■ Work instructions ■
Nothing but the lines from the one containing "body_tube();" down to the one containing "for node in", both included, should be echoed, and each exactly as it stands.

——————

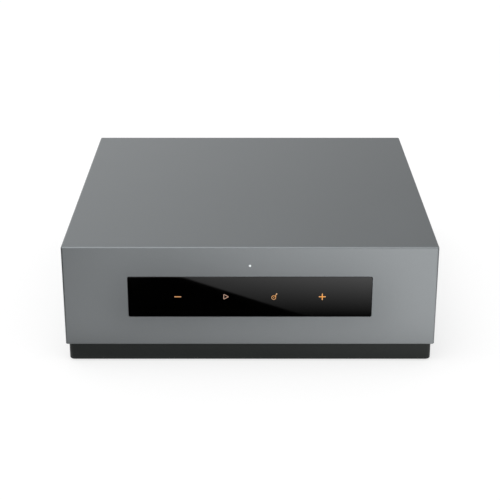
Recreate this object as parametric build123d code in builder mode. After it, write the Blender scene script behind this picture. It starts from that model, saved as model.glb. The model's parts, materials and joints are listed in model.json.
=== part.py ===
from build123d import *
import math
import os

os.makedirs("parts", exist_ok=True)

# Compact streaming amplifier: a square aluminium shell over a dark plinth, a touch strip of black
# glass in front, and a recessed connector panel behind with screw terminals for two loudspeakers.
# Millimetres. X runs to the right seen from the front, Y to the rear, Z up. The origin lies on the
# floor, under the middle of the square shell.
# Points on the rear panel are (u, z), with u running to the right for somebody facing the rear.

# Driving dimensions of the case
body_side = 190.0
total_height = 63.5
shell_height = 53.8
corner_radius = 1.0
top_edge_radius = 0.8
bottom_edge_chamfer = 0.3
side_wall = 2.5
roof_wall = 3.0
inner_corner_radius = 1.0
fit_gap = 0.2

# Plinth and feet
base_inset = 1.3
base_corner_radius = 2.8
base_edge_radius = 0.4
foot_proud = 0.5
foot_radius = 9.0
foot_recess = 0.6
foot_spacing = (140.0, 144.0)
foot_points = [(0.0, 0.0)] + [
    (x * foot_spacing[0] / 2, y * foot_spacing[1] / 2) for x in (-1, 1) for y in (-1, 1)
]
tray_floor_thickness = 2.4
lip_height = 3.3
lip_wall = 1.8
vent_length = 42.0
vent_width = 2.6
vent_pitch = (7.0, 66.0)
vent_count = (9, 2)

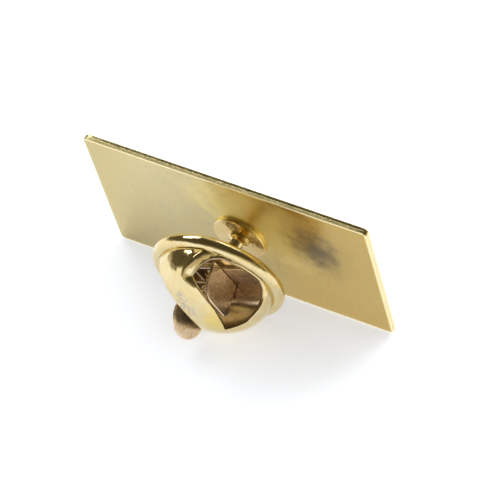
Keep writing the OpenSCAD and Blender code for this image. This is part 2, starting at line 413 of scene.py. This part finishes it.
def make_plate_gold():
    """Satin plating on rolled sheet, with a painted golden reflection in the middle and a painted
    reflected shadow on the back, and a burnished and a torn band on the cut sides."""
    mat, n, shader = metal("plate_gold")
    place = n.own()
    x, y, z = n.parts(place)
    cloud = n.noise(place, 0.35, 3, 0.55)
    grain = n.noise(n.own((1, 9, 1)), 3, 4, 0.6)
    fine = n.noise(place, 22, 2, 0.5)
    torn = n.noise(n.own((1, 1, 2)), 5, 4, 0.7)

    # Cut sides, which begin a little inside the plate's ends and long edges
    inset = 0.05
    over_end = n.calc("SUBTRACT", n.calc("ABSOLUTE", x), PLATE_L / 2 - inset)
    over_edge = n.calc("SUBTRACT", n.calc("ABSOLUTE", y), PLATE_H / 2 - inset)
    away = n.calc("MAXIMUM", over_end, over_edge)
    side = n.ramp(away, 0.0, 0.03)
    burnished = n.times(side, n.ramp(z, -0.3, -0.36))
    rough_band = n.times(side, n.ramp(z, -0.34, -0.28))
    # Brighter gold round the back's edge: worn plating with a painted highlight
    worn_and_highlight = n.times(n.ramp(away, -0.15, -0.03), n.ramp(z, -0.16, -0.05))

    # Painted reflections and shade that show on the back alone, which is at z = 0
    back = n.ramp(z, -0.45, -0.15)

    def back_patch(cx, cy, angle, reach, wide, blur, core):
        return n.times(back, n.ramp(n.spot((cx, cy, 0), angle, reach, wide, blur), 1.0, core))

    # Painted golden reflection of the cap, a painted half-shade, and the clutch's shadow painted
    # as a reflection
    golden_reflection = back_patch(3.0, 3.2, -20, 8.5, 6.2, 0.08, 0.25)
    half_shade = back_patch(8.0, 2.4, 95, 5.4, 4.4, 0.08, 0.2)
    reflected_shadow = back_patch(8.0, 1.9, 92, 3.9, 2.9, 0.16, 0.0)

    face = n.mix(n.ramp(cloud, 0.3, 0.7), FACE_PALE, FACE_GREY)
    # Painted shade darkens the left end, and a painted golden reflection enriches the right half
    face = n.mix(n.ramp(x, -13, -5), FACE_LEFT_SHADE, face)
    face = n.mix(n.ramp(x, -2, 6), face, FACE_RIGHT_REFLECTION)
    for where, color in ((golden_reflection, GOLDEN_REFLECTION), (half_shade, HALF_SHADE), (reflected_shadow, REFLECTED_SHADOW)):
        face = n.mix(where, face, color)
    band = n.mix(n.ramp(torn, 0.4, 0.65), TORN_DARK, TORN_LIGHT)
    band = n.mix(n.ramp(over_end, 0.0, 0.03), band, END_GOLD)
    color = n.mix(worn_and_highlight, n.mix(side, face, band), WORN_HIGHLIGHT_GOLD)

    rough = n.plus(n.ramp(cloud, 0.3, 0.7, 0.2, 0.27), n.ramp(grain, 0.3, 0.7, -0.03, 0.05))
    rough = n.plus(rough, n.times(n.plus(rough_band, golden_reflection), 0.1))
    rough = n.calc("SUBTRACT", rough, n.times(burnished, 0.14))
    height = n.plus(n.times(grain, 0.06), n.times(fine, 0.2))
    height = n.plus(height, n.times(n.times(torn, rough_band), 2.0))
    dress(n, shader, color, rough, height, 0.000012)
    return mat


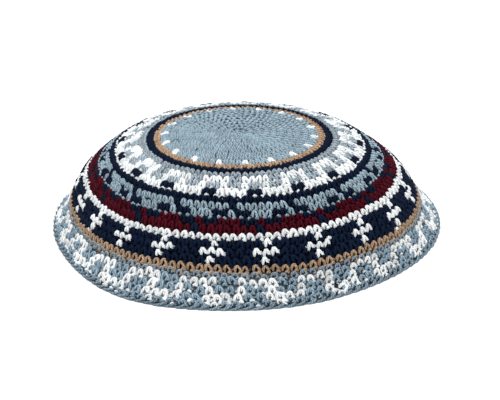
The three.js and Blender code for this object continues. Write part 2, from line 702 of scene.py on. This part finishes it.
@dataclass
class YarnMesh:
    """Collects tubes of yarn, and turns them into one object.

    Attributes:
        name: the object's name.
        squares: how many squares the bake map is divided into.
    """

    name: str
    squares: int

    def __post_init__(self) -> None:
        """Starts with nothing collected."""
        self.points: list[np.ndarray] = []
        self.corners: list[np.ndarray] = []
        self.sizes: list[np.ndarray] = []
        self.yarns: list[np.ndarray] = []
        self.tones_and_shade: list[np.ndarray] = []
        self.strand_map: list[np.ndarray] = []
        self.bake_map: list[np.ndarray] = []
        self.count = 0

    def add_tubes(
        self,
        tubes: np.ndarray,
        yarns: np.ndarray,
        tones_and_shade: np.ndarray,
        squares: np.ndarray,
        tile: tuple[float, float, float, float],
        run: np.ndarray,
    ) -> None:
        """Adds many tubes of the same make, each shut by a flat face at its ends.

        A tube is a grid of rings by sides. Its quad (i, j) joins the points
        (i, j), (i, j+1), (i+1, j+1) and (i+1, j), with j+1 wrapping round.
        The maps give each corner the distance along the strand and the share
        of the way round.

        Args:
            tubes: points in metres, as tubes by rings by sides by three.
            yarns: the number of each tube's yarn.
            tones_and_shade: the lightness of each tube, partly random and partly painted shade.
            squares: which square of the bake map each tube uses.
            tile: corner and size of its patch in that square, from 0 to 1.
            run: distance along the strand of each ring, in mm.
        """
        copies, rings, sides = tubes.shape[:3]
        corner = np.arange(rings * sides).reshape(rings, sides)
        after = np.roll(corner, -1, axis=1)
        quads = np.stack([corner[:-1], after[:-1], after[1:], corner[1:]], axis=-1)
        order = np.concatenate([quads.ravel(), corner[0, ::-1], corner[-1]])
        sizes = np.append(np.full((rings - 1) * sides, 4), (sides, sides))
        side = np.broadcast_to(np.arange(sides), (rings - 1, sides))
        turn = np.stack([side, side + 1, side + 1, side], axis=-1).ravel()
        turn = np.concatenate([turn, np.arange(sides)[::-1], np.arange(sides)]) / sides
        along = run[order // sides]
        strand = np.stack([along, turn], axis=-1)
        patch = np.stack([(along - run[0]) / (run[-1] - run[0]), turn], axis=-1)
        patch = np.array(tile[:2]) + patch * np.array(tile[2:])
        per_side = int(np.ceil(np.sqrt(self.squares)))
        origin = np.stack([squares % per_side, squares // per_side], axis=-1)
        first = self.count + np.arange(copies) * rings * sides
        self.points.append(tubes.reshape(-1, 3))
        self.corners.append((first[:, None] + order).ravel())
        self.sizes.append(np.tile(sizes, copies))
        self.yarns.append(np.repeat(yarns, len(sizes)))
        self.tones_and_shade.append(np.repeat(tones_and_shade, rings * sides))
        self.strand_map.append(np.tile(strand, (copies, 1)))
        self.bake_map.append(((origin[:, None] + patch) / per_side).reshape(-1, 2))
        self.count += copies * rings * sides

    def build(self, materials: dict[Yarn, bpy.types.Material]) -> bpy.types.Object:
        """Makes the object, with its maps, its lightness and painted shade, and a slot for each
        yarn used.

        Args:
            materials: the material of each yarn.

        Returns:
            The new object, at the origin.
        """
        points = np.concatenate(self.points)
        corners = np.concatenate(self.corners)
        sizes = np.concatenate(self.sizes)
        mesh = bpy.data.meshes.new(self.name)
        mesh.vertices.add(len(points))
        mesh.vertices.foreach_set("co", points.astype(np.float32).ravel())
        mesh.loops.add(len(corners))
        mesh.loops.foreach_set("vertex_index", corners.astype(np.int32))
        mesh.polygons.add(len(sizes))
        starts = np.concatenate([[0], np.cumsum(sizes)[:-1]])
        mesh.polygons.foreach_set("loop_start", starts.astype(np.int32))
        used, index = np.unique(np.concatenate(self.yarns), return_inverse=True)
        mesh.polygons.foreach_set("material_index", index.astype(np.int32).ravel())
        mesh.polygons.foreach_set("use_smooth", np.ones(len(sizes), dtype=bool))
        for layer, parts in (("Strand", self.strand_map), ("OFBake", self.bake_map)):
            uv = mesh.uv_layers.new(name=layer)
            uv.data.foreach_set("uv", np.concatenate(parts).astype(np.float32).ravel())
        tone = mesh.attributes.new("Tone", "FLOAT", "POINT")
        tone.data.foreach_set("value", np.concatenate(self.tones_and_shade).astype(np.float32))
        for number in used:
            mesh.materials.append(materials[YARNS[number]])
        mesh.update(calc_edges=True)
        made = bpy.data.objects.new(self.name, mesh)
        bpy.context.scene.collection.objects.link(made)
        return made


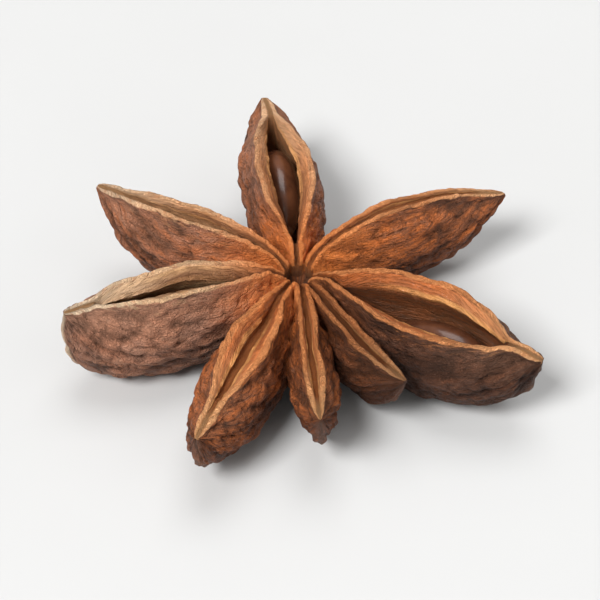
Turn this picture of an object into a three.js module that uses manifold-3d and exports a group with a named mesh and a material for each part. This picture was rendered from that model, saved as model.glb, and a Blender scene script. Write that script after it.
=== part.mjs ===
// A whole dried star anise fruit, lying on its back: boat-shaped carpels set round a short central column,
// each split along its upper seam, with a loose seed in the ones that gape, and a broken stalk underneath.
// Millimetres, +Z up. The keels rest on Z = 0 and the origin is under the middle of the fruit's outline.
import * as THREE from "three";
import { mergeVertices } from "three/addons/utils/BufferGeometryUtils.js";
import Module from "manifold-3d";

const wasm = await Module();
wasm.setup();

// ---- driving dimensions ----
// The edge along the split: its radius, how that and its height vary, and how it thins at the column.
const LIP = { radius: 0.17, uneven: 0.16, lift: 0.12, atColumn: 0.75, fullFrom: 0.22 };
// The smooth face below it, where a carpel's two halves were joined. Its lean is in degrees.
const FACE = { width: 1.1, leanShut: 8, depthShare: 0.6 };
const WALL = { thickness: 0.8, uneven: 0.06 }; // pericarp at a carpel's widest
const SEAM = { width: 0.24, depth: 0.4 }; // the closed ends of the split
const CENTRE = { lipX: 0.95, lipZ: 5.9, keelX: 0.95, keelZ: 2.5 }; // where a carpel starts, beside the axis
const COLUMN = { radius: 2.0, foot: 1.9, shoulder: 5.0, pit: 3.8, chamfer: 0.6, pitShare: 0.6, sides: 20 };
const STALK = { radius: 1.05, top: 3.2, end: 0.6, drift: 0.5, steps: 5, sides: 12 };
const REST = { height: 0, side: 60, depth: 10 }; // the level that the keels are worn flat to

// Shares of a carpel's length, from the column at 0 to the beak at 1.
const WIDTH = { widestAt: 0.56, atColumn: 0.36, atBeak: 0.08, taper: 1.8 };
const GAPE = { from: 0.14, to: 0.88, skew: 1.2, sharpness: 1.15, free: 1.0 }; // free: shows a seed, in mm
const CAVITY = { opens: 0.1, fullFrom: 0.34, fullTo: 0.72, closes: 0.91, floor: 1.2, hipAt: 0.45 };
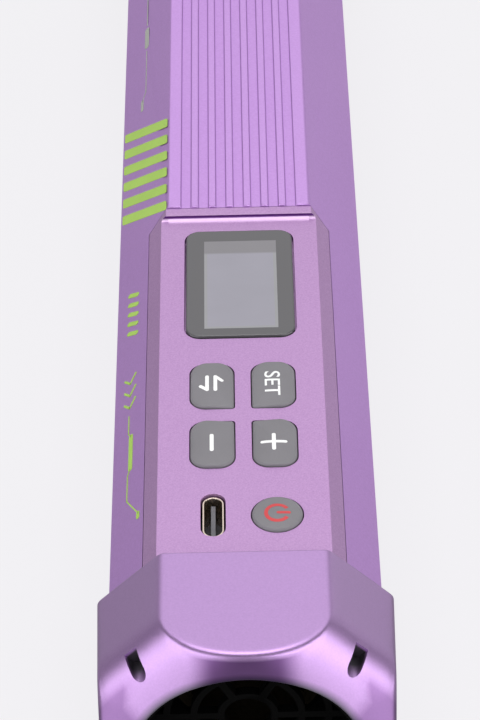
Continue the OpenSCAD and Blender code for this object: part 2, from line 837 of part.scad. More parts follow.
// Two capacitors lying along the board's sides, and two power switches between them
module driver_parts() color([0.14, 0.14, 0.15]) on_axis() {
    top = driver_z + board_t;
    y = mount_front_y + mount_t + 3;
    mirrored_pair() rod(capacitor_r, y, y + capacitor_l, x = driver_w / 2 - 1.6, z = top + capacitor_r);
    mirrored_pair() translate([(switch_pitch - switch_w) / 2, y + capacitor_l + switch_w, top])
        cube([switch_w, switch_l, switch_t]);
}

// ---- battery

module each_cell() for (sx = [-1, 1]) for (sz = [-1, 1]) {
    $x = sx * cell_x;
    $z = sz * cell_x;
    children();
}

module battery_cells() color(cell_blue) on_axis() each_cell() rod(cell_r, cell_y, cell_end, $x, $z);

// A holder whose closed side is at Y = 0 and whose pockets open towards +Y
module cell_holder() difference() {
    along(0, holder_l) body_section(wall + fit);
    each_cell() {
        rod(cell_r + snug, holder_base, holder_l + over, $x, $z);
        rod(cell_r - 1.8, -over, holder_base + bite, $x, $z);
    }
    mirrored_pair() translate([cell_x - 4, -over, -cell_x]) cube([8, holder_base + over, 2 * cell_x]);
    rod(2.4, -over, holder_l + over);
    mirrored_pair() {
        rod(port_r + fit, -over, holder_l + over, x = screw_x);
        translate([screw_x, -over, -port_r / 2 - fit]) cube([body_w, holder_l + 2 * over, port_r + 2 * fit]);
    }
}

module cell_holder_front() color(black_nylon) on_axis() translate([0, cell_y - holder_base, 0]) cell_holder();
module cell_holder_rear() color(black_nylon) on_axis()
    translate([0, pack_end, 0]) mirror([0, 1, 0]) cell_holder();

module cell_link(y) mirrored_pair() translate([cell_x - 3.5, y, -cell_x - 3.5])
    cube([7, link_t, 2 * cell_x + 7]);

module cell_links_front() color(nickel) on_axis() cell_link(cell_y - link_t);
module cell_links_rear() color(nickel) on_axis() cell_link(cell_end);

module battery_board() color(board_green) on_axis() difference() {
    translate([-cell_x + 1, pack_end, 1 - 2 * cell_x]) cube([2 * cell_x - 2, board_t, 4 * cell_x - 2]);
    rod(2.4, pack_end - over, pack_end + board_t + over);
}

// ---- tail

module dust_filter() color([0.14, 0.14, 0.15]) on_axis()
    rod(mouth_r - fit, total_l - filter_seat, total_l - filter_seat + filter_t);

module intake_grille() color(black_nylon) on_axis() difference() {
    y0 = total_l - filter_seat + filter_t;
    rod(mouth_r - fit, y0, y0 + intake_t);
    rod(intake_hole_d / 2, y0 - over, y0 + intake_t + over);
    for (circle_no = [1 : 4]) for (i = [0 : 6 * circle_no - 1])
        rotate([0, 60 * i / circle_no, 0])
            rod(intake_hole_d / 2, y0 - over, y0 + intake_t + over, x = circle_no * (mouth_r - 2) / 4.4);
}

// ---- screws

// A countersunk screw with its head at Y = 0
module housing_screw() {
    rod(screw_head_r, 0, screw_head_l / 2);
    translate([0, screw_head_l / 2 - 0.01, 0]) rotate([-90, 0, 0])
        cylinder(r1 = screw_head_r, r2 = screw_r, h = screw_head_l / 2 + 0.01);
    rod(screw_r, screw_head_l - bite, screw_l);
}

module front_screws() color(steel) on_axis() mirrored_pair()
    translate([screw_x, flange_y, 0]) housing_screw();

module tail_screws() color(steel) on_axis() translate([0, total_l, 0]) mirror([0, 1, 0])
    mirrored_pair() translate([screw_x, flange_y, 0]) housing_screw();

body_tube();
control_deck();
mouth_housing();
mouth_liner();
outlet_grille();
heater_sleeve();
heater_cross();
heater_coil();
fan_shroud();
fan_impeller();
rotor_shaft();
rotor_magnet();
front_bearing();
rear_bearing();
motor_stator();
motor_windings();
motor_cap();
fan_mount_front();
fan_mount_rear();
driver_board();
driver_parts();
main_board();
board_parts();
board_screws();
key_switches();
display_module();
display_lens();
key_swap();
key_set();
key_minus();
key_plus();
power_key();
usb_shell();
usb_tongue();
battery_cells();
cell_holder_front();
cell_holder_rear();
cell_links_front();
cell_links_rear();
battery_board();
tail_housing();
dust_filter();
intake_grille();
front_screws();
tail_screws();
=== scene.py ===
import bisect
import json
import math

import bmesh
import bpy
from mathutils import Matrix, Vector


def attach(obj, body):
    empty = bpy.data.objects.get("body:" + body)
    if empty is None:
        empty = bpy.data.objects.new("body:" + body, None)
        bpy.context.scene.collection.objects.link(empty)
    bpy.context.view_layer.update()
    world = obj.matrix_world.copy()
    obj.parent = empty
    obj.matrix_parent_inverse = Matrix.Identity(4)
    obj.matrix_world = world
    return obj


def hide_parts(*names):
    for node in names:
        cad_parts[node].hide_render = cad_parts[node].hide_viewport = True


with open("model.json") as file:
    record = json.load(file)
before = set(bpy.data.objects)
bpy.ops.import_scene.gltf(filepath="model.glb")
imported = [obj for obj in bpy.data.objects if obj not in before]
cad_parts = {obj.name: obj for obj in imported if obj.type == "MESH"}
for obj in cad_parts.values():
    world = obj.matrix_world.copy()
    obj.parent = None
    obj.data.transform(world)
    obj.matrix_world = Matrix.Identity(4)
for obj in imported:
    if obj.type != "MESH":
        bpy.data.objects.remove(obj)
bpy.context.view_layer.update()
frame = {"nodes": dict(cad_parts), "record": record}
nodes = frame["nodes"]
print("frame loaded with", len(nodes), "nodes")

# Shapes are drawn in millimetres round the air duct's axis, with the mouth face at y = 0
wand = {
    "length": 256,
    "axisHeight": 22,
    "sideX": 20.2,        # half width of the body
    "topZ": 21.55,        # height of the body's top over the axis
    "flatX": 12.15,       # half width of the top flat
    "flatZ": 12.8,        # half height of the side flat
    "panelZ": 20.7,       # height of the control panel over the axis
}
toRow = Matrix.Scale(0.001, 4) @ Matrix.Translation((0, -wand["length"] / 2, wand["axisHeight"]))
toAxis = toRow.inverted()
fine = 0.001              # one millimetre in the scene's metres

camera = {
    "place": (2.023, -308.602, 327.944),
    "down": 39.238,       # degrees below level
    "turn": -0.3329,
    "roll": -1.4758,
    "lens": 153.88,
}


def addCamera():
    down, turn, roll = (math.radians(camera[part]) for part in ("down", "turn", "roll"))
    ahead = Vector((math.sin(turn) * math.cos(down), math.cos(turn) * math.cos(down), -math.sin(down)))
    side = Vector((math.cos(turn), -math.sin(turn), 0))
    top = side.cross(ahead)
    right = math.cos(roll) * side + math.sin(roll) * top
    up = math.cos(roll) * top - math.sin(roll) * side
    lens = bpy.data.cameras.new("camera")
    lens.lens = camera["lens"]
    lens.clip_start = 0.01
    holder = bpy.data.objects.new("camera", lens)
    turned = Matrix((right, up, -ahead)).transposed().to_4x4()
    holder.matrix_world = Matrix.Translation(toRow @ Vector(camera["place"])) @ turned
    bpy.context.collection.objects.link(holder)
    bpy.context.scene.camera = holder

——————

■ Response to the exercise ■
body_tube();
control_deck();
mouth_housing();
mouth_liner();
outlet_grille();
heater_sleeve();
heater_cross();
heater_coil();
fan_shroud();
fan_impeller();
rotor_shaft();
rotor_magnet();
front_bearing();
rear_bearing();
motor_stator();
motor_windings();
motor_cap();
fan_mount_front();
fan_mount_rear();
driver_board();
driver_parts();
main_board();
board_parts();
board_screws();
key_switches();
display_module();
display_lens();
key_swap();
key_set();
key_minus();
key_plus();
power_key();
usb_shell();
usb_tongue();
battery_cells();
cell_holder_front();
cell_holder_rear();
cell_links_front();
cell_links_rear();
battery_board();
tail_housing();
dust_filter();
intake_grille();
front_screws();
tail_screws();
=== scene.py ===
import bisect
import json
import math

import bmesh
import bpy
from mathutils import Matrix, Vector


def attach(obj, body):
    empty = bpy.data.objects.get("body:" + body)
    if empty is None:
        empty = bpy.data.objects.new("body:" + body, None)
        bpy.context.scene.collection.objects.link(empty)
    bpy.context.view_layer.update()
    world = obj.matrix_world.copy()
    obj.parent = empty
    obj.matrix_parent_inverse = Matrix.Identity(4)
    obj.matrix_world = world
    return obj


def hide_parts(*names):
    for node in names:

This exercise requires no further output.